_What to produce:_
Reproduce exactly the section that begins at the line containing "for i, (x, y)" and ends at the line containing "points = [vertex.co", both lines included; omit all other lines.

_Materials provided:_
_ _ _ _ _

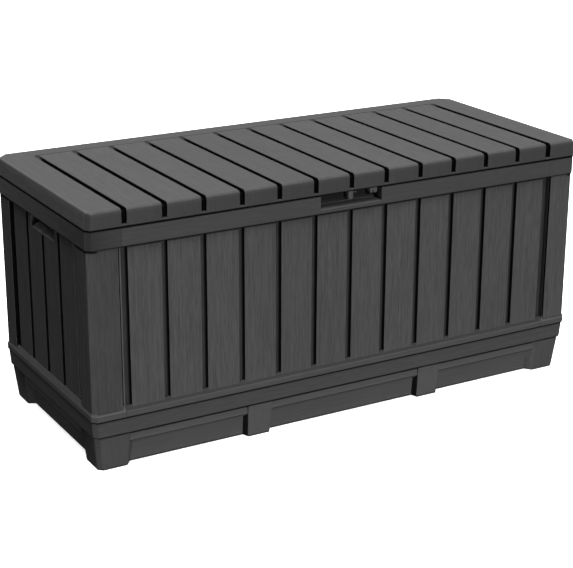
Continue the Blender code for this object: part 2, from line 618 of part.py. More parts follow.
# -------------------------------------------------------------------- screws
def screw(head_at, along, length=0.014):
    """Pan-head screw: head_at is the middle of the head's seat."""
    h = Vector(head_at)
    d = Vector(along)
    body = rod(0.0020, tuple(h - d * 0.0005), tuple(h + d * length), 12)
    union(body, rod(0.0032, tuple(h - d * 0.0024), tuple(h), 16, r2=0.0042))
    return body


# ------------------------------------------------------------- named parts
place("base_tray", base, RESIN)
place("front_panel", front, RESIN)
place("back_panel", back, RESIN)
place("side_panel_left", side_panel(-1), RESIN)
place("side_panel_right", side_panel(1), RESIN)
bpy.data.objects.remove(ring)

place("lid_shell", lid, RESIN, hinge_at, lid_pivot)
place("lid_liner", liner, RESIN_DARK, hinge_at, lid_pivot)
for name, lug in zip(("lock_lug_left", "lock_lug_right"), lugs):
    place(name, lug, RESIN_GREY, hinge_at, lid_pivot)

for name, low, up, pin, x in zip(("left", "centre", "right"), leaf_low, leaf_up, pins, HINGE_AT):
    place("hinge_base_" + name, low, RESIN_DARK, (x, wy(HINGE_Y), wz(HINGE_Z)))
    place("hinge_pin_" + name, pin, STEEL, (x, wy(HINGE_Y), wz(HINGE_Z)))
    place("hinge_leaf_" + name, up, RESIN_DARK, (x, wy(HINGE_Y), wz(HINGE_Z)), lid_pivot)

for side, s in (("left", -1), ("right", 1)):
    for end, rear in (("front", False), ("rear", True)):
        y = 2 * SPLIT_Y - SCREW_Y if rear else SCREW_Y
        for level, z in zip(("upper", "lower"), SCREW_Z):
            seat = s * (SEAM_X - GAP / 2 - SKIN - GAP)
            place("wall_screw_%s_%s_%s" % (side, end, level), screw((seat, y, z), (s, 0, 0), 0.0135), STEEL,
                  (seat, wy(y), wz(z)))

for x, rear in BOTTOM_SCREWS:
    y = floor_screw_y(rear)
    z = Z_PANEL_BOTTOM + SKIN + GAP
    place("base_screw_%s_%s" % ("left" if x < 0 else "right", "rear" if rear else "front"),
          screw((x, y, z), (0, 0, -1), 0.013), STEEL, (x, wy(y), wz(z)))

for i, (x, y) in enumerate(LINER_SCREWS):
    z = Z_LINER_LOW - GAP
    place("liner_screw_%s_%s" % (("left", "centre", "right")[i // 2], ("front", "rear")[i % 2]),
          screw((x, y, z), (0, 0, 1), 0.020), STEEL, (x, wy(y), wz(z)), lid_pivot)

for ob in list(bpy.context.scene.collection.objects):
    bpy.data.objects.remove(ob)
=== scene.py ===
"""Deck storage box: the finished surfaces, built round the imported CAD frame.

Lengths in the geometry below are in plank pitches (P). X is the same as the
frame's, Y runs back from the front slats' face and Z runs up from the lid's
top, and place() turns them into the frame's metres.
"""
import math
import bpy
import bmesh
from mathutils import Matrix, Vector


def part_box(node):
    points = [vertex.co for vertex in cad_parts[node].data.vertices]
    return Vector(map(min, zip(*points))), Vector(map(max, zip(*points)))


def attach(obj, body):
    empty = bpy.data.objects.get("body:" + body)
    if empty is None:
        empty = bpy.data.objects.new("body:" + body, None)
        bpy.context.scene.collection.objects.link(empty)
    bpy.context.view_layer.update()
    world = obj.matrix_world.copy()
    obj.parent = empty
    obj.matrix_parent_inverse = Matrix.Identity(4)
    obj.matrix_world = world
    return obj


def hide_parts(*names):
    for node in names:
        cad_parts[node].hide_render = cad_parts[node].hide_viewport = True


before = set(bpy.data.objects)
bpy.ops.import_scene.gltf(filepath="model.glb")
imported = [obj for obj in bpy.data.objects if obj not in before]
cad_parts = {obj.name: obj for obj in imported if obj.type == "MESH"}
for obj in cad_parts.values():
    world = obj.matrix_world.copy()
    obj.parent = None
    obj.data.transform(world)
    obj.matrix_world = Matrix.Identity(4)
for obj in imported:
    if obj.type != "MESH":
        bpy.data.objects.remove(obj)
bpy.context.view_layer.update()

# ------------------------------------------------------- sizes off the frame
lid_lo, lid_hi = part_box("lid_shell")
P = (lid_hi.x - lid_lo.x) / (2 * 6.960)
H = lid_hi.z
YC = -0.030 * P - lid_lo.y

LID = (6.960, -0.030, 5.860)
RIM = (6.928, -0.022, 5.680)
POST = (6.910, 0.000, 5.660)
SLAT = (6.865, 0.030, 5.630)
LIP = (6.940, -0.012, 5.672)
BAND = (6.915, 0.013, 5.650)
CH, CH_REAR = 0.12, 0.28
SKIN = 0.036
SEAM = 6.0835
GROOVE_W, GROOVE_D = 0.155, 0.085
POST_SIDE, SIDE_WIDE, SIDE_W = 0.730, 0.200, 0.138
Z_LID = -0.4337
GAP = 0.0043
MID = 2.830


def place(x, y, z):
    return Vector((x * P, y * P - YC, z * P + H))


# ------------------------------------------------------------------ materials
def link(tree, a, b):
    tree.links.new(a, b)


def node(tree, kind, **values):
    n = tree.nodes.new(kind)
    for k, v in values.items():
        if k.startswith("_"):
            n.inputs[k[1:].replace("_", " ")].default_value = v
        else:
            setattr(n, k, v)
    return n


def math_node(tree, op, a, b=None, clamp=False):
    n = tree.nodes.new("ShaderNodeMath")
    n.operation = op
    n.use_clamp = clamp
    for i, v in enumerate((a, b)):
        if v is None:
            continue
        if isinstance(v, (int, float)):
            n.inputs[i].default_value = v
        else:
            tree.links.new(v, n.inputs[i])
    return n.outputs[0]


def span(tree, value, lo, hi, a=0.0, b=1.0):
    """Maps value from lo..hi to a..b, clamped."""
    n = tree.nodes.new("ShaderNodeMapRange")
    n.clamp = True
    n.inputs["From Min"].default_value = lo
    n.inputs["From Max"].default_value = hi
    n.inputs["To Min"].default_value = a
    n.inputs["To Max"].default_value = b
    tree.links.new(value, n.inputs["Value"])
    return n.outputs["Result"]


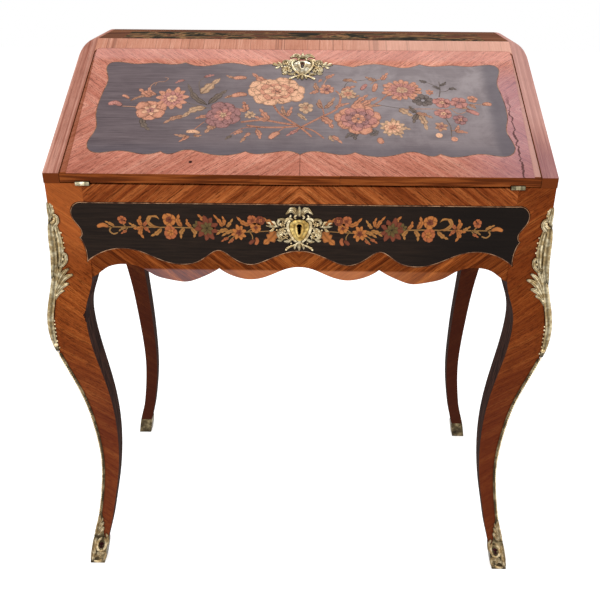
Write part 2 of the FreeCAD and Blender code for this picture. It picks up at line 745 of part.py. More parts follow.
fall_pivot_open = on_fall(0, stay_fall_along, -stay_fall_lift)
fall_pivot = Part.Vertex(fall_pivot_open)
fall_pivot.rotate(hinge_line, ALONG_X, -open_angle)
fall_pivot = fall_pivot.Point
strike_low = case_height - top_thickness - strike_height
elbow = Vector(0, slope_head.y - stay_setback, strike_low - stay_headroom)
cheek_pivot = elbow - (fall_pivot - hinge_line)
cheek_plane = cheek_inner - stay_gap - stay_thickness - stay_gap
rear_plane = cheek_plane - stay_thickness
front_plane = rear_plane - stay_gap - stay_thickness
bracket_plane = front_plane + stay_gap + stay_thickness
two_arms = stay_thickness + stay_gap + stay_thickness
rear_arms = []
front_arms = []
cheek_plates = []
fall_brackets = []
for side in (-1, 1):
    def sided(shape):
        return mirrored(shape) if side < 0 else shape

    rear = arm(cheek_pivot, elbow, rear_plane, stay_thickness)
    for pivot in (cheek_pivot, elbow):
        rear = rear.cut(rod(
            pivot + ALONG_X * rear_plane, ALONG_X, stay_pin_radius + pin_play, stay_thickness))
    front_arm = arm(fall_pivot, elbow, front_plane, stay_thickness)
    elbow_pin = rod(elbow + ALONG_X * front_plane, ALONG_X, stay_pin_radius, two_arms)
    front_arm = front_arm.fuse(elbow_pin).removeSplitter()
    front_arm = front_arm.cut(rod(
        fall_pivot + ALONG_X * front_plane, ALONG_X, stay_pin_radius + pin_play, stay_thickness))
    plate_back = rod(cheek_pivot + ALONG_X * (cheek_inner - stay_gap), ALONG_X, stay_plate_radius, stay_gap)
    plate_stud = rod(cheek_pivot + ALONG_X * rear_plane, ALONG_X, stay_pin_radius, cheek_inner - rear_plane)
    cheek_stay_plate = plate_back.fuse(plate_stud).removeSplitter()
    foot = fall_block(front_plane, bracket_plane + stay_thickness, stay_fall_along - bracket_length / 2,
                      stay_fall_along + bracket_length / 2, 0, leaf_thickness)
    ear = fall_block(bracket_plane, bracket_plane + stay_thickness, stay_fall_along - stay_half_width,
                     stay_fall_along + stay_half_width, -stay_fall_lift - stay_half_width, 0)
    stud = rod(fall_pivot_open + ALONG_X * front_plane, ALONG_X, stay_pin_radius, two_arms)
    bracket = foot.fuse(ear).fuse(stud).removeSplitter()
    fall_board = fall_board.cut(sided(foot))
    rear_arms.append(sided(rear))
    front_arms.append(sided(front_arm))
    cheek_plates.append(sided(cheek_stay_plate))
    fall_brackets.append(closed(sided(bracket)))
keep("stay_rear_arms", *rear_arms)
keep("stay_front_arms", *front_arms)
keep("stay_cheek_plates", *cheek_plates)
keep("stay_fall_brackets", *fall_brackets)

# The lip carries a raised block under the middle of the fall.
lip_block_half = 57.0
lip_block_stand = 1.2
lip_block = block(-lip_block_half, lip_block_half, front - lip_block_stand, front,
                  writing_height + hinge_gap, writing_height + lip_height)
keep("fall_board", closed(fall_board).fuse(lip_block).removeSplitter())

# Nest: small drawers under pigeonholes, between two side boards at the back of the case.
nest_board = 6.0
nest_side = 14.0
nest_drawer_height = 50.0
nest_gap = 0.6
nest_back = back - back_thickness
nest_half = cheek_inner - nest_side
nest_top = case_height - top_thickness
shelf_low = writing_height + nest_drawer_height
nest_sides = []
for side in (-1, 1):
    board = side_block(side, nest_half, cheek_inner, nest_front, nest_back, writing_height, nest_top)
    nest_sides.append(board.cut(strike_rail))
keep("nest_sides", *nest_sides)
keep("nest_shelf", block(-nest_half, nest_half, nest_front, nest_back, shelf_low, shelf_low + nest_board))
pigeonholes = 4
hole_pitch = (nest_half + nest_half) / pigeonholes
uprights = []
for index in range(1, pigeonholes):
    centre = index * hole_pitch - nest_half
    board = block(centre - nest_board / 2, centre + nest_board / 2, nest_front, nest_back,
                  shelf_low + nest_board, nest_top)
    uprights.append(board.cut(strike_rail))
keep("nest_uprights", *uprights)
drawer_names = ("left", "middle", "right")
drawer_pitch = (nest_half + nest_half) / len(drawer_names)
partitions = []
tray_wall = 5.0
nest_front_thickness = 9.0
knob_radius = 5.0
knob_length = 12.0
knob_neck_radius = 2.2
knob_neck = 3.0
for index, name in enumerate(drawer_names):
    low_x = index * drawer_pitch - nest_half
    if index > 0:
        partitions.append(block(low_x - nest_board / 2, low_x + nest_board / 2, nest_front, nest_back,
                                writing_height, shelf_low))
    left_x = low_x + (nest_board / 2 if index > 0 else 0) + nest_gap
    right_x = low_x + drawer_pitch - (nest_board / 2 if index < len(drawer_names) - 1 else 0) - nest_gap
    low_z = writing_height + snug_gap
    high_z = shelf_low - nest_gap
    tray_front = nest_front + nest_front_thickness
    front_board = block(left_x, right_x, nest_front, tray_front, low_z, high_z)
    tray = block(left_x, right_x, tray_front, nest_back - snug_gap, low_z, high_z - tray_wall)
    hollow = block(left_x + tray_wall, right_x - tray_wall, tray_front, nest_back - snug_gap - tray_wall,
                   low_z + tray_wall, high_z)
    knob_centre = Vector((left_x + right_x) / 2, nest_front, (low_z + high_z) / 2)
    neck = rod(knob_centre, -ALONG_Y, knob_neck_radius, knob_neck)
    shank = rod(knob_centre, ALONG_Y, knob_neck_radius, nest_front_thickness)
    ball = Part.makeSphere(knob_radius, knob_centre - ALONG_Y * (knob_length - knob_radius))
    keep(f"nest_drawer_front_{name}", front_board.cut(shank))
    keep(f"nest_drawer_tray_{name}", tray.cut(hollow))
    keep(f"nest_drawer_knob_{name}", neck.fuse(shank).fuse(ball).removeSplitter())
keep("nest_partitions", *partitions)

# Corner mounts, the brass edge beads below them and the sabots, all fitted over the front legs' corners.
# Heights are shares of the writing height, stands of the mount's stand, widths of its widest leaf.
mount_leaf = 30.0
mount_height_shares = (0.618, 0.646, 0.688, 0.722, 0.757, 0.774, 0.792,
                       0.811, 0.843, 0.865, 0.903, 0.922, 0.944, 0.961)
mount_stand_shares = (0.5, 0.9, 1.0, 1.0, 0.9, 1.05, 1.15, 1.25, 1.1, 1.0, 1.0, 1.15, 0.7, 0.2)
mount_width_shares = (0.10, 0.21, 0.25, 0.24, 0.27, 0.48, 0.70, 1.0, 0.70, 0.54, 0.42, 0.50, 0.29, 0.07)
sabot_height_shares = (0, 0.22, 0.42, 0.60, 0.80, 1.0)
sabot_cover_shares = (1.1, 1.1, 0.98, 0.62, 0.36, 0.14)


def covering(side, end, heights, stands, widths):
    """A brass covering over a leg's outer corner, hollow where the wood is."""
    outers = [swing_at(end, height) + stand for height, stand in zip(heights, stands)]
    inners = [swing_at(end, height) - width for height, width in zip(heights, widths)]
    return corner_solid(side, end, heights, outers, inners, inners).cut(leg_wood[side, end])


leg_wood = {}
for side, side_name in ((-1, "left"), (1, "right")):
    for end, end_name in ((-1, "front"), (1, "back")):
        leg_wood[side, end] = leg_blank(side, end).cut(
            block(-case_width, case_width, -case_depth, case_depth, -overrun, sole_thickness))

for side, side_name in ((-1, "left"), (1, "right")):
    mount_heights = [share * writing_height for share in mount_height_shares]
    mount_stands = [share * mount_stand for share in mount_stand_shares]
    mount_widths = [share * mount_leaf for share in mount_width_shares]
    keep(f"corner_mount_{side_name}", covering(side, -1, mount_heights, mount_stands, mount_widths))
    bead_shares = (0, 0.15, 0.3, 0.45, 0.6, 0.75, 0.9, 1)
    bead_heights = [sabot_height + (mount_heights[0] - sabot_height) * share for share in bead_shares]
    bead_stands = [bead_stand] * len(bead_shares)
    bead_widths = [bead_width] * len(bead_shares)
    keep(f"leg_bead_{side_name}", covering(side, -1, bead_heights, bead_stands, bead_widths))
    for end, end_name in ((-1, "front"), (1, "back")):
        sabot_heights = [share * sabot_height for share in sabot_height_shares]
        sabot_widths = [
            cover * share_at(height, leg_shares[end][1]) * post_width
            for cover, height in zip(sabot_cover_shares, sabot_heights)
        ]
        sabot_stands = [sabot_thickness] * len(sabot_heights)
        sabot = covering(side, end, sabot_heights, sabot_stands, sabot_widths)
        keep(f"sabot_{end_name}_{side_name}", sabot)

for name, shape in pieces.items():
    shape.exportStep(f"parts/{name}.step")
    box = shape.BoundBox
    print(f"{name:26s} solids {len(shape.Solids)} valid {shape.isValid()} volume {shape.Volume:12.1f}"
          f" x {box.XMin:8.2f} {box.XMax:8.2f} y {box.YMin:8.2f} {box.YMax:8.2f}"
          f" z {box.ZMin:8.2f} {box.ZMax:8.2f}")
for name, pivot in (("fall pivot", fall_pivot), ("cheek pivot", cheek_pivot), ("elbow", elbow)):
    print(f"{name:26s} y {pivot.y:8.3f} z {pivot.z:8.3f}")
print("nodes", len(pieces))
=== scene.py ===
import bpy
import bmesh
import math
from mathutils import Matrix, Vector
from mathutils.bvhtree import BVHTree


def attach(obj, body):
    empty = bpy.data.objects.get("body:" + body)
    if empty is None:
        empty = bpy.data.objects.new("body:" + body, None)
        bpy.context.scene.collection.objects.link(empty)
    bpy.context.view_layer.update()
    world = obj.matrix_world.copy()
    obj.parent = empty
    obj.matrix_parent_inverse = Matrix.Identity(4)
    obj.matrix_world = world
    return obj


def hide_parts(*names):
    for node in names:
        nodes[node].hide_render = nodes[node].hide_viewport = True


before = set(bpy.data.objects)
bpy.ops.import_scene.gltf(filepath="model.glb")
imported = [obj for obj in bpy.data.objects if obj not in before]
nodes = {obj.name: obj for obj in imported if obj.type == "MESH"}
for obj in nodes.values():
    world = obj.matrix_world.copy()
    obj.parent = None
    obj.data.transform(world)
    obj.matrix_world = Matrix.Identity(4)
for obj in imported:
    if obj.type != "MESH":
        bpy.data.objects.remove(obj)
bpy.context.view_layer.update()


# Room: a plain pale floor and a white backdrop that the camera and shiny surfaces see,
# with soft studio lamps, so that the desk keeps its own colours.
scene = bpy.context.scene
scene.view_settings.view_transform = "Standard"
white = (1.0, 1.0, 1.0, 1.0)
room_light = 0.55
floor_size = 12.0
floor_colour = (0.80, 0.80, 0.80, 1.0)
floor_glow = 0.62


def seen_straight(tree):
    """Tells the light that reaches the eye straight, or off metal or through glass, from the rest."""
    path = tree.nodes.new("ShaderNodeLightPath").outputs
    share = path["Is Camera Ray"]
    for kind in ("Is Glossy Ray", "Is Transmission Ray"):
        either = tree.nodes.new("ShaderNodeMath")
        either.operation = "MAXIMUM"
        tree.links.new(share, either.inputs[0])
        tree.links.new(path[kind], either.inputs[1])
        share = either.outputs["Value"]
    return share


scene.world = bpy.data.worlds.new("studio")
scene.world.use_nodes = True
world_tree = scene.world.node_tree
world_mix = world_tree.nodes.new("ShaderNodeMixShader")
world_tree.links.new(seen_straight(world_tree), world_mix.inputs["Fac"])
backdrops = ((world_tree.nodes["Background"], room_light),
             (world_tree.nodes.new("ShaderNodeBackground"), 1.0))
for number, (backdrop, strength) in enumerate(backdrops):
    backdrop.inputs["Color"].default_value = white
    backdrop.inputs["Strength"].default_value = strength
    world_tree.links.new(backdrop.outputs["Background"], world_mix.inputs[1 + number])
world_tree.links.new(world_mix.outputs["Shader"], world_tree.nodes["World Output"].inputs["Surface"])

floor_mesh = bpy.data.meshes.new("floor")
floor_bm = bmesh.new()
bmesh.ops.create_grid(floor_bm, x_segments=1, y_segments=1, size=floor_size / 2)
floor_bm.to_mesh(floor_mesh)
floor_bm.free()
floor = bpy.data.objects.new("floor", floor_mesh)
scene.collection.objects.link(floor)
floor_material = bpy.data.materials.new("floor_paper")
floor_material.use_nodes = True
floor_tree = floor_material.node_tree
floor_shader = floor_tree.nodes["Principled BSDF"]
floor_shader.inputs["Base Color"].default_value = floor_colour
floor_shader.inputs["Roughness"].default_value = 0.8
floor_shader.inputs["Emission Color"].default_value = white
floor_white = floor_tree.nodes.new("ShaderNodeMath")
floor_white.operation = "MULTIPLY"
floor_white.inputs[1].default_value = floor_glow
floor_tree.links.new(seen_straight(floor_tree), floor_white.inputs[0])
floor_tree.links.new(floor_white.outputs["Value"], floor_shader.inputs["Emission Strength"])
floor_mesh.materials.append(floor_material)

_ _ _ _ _

_Task output:_
for i, (x, y) in enumerate(LINER_SCREWS):
    z = Z_LINER_LOW - GAP
    place("liner_screw_%s_%s" % (("left", "centre", "right")[i // 2], ("front", "rear")[i % 2]),
          screw((x, y, z), (0, 0, 1), 0.020), STEEL, (x, wy(y), wz(z)), lid_pivot)

for ob in list(bpy.context.scene.collection.objects):
    bpy.data.objects.remove(ob)
=== scene.py ===
"""Deck storage box: the finished surfaces, built round the imported CAD frame.

Lengths in the geometry below are in plank pitches (P). X is the same as the
frame's, Y runs back from the front slats' face and Z runs up from the lid's
top, and place() turns them into the frame's metres.
"""
import math
import bpy
import bmesh
from mathutils import Matrix, Vector


def part_box(node):
    points = [vertex.co for vertex in cad_parts[node].data.vertices]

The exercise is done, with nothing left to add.